Total Field of simulation

This image shows a plane wave going up and down along the layered medium. Note that at the top and bottom of the total field, the values of the wave go to zero, which means that our PML is working. Similarly, note that the waves are not disrupted by the left and right boundaries.

After getting all of these fields, we save the reflectivity from the scattered field of our simulations. The following is the visualization of the reflectivity from the sample arm as a function of wavenumber $r_S(k)$

Reflectivity from the Sample Arm as a function of Wavenumber

Since we have the reflected field $r_S$ from the sample arm, and we can easily model the electric field from the reference arm and the sample arms via our equations for $E_R$ and $E_S$. Thus the intensity at the interferometer of the OCT will be

Intensity at the Interferogram

Once we have the intensity at the inteferometer, we want to subtract the amplitude of the reflected field to minimize the dominant term in our Inverse Fourier Transform.

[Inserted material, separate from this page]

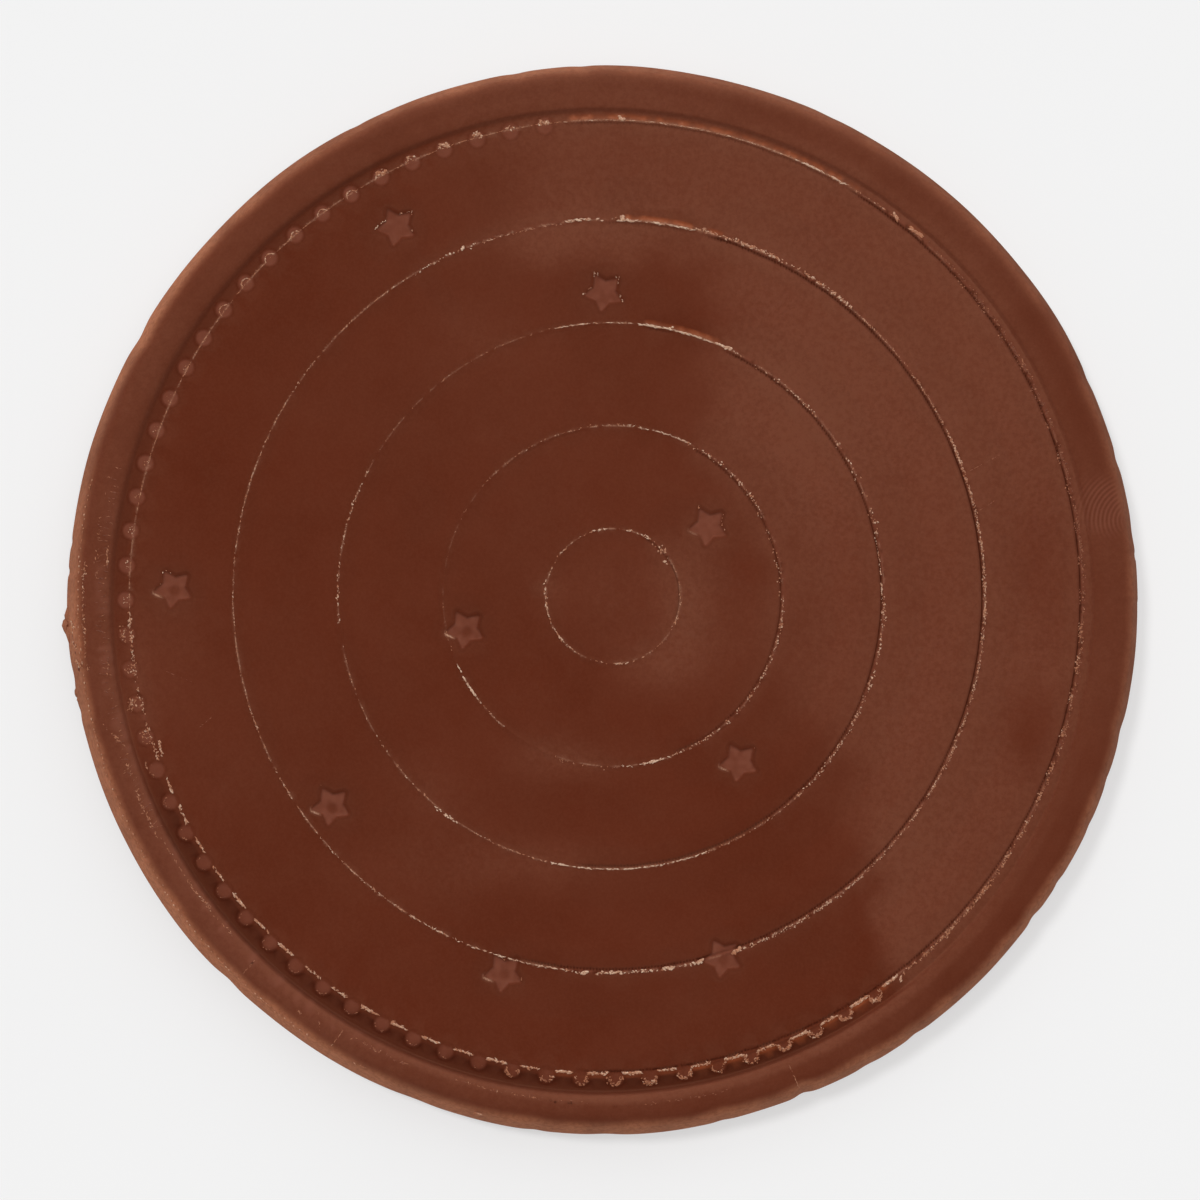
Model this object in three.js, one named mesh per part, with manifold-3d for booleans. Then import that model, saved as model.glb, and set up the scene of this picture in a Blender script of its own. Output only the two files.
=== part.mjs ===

Intensity at the Interferogram with background subtracted

After obtaining this intensity, we need to standardize it to apply the IFFT. In order to do this, we add the "negative" frequencies of our simulation (which are all zero), and set our DC term equal to the average amplitude of our frequencies. After applying the IFFT and correcting the order of our array (for more information, read the documentation of numpy.fft.ifft), we obtain the A-Line of a three layered medium

Intensity at the Interferogram with background subtracted

Note that the peaks roughly correspond to where the medium changed its electric permittivity values. The reason why the peaks do not align perfectly is because the Optical Path Distance does not always correspond to the Geometric Distance in a medium. Similarly, the A-line is symmetric due to the properties of IFFT.

Note: the images for this example were exclusively generated for this writeup. The code compute_electric_simulation.py saves the unprocessed A-line (including complex values), the intensity of the A-line (as showed in the last image), the Electric Reflectivity of the medium, and the reflectivity of the medium.